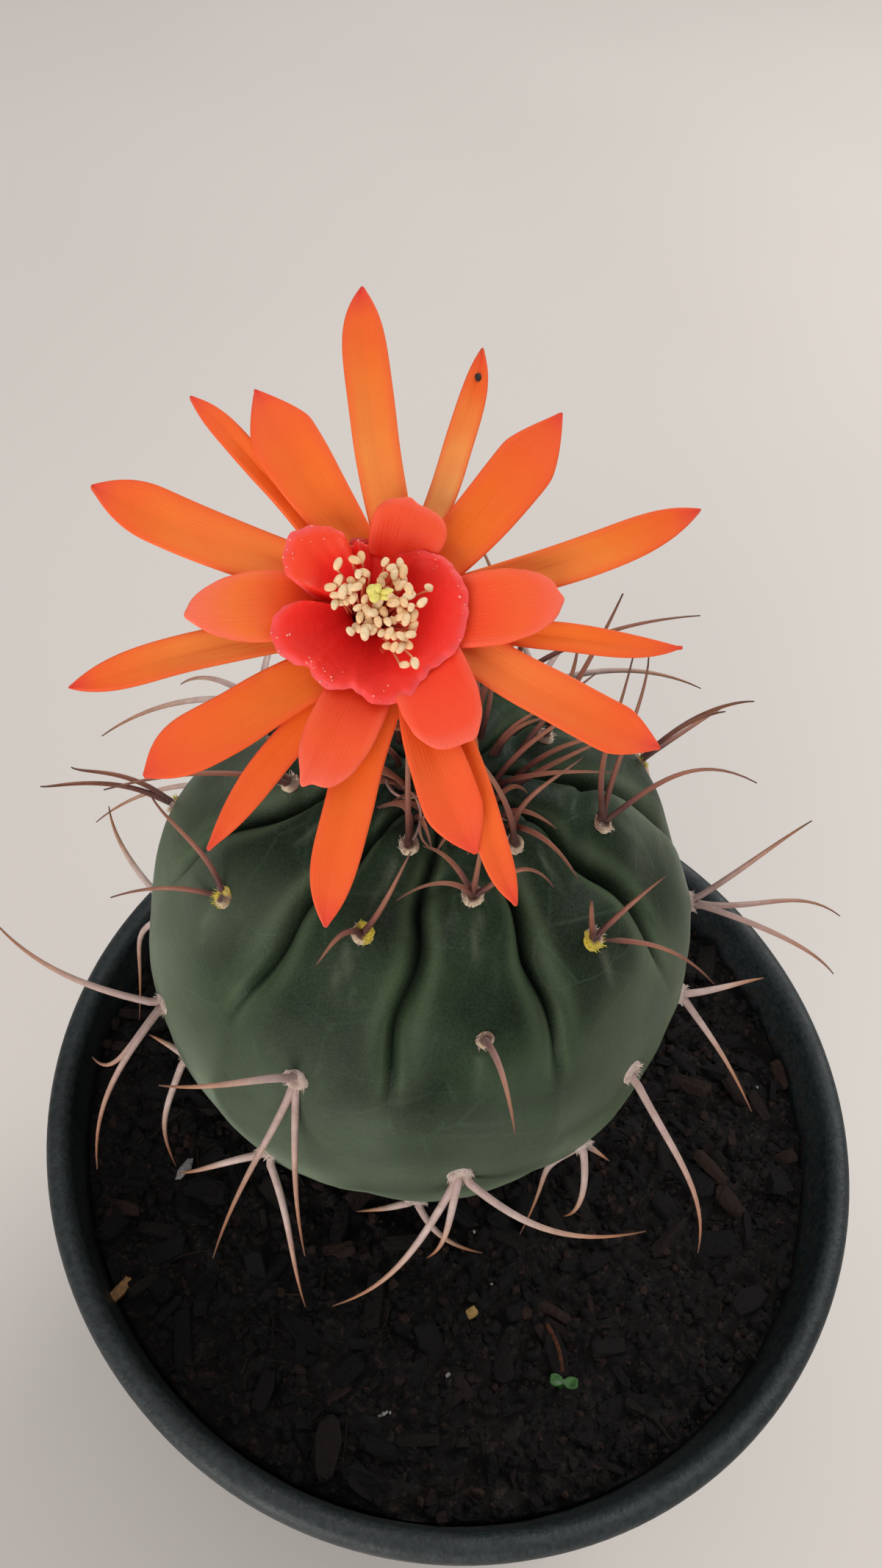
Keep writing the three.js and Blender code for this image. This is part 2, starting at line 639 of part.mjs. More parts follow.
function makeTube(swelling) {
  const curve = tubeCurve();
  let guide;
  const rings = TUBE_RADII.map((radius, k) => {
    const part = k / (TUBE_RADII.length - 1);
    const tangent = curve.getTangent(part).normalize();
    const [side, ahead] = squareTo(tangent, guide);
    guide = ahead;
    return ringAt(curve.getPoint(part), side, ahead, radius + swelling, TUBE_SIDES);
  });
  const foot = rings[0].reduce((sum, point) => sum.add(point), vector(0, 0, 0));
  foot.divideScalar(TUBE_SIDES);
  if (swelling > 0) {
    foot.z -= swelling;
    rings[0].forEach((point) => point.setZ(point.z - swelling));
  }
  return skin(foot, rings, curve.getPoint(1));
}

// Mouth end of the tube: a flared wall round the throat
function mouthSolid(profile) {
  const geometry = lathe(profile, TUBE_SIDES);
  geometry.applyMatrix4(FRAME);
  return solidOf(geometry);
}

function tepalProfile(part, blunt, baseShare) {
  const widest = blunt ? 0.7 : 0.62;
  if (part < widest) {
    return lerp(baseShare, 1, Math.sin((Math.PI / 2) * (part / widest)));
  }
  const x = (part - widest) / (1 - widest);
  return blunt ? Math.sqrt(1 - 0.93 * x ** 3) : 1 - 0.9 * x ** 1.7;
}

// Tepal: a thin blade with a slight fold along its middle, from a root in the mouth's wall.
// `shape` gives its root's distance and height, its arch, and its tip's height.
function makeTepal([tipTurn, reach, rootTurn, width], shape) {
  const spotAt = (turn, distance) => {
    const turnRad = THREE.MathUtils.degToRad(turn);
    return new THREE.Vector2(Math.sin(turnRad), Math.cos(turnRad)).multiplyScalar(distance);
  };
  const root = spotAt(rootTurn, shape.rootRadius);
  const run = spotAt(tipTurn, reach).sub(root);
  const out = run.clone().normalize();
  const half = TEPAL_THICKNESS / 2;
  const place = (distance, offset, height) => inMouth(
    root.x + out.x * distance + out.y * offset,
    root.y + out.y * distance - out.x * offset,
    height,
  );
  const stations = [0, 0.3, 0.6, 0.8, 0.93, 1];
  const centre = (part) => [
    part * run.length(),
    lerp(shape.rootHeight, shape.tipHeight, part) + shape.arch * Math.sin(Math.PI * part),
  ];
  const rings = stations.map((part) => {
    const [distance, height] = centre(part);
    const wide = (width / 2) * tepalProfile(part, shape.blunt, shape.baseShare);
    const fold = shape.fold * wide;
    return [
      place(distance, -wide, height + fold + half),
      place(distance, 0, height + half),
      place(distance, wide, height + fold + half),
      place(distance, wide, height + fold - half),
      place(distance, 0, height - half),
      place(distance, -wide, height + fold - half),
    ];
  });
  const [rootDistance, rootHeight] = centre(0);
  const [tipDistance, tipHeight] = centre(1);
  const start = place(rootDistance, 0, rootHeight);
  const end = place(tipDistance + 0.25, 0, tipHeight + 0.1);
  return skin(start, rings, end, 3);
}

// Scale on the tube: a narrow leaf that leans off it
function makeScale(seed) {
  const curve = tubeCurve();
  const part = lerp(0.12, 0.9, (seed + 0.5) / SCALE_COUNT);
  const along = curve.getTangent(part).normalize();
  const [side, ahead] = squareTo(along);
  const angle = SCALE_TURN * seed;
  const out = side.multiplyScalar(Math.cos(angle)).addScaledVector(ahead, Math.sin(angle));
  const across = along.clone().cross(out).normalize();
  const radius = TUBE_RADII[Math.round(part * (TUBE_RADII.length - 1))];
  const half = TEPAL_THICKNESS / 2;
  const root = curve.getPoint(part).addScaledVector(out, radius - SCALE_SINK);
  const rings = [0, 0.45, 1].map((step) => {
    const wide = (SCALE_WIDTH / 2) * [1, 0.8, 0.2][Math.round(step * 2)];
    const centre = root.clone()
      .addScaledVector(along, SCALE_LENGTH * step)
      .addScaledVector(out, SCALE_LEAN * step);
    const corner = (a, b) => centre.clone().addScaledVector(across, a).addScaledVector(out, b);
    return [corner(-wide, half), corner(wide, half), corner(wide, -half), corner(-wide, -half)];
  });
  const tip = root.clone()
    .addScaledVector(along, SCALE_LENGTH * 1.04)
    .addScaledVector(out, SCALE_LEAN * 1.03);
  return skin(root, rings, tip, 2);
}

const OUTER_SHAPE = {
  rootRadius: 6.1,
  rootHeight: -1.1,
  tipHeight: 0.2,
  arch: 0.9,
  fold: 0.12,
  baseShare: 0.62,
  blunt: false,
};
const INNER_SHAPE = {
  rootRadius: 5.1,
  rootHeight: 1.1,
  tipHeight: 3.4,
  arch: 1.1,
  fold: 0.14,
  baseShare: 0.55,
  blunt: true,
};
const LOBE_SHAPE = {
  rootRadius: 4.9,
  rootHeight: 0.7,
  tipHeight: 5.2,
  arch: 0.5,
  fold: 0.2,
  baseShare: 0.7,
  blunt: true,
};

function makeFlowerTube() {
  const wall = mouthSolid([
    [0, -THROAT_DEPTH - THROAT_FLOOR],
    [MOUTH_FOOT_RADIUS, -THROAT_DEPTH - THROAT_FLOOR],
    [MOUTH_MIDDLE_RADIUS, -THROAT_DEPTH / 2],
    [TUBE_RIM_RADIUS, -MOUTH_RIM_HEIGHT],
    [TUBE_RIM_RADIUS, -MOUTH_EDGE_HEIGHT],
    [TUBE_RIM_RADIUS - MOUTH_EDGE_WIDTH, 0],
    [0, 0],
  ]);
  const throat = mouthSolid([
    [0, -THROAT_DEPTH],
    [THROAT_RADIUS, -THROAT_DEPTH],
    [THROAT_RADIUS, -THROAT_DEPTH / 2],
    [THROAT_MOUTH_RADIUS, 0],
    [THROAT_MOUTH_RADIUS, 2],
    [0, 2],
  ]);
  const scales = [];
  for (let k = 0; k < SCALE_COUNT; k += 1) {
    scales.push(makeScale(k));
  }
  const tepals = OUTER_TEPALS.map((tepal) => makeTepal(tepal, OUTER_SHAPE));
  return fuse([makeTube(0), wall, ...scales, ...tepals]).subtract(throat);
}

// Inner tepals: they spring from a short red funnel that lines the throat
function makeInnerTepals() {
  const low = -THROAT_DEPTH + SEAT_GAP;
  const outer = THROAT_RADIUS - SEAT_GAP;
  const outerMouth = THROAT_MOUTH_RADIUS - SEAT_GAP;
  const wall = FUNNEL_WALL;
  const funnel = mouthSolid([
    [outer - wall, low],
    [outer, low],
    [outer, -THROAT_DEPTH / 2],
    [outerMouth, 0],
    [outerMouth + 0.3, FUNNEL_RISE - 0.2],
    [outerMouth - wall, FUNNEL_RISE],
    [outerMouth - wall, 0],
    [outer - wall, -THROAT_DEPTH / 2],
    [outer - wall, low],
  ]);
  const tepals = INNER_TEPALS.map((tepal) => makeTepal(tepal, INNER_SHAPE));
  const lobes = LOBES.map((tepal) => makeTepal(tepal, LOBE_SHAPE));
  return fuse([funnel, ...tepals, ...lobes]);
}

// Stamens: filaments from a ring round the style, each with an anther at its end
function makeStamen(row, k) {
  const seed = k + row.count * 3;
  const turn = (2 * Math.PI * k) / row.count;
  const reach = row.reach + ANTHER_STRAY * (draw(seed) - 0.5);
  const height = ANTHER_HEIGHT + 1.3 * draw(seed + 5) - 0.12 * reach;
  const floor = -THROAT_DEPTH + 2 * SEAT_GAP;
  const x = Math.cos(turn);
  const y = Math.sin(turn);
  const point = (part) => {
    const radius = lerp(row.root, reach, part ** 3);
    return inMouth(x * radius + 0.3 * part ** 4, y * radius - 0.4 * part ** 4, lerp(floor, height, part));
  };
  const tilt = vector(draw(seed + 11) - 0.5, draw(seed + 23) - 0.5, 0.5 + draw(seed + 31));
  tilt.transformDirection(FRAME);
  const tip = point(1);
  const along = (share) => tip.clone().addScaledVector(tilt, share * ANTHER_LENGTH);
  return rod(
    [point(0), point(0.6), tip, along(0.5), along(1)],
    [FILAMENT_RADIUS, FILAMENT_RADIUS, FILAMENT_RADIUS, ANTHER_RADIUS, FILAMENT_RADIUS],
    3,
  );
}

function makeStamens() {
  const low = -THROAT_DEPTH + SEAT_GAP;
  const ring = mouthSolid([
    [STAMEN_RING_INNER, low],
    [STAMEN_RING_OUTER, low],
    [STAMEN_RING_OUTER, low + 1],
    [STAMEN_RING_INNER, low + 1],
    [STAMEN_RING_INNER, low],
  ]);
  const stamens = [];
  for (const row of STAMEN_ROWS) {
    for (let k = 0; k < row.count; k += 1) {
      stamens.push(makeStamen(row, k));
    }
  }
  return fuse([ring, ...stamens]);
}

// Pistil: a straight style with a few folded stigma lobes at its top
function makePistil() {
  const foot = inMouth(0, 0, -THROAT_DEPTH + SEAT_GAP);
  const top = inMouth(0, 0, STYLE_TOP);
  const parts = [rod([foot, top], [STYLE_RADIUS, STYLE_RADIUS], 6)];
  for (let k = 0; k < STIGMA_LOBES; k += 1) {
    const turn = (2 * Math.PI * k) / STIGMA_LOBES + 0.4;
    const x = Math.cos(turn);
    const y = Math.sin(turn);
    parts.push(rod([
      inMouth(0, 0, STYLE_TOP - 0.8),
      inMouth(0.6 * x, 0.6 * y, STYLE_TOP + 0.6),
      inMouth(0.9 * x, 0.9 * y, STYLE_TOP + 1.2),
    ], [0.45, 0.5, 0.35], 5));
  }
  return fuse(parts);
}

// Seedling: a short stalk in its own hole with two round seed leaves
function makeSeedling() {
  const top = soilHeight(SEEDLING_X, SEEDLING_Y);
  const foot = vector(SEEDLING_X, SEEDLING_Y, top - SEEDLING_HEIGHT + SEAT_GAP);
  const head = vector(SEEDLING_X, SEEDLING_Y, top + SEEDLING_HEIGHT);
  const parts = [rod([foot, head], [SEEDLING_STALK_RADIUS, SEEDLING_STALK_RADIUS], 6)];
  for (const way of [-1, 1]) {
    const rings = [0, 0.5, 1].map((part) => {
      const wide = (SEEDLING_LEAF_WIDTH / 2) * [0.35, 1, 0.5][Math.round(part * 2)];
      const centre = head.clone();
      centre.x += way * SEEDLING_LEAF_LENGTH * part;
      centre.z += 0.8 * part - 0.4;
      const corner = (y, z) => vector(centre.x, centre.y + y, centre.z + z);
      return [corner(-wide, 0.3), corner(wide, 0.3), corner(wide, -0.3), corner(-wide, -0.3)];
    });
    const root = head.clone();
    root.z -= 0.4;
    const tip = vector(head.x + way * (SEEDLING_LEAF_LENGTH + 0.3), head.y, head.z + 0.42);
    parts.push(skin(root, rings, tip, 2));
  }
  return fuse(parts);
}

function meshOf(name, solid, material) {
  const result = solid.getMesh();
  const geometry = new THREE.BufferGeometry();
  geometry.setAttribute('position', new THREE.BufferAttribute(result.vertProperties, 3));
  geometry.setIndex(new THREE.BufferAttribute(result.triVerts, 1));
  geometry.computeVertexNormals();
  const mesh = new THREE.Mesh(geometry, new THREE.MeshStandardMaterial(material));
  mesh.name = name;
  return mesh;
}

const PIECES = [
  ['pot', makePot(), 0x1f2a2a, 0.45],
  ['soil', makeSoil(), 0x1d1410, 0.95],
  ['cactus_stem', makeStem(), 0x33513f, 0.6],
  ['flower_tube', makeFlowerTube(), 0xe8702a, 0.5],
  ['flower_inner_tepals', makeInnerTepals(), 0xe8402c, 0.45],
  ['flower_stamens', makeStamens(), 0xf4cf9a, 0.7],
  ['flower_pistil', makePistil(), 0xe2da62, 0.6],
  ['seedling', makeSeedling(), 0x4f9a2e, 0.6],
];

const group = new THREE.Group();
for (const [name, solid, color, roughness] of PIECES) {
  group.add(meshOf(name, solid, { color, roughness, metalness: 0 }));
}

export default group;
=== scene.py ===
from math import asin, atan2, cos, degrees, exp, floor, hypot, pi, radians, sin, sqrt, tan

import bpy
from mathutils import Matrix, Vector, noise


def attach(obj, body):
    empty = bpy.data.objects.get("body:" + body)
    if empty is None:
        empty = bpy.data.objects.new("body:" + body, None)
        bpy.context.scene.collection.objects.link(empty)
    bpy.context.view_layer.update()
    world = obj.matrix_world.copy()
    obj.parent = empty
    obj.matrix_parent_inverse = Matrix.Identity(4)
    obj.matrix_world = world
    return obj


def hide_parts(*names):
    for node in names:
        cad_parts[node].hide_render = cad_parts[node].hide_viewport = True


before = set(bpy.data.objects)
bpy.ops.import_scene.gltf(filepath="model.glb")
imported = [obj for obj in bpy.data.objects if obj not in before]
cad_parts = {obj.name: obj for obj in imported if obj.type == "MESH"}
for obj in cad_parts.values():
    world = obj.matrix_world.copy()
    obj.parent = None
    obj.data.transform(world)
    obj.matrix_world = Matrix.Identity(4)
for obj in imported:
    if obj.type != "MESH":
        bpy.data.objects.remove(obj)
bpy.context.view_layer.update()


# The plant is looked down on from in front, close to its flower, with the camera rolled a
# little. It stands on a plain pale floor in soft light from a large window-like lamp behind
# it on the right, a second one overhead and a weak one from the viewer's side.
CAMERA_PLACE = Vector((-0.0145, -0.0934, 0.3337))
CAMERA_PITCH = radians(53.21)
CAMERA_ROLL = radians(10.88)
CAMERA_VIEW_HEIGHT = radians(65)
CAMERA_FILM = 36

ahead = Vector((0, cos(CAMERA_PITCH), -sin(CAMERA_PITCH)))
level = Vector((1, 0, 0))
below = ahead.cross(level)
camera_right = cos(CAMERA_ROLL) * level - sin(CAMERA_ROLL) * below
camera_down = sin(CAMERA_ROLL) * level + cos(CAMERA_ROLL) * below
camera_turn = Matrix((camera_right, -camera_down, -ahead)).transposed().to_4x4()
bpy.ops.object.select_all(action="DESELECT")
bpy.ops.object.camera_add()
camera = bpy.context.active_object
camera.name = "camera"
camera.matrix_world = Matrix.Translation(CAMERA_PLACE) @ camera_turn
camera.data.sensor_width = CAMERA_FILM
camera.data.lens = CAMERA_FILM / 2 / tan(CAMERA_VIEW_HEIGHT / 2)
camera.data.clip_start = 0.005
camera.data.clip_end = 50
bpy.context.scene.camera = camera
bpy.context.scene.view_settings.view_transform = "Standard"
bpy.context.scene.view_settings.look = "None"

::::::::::

▶ **The task**: Using the data above, copy each line that contains "Identity".

▶ **Answer for the task**:
    obj.matrix_parent_inverse = Matrix.Identity(4)
    obj.matrix_world = Matrix.Identity(4)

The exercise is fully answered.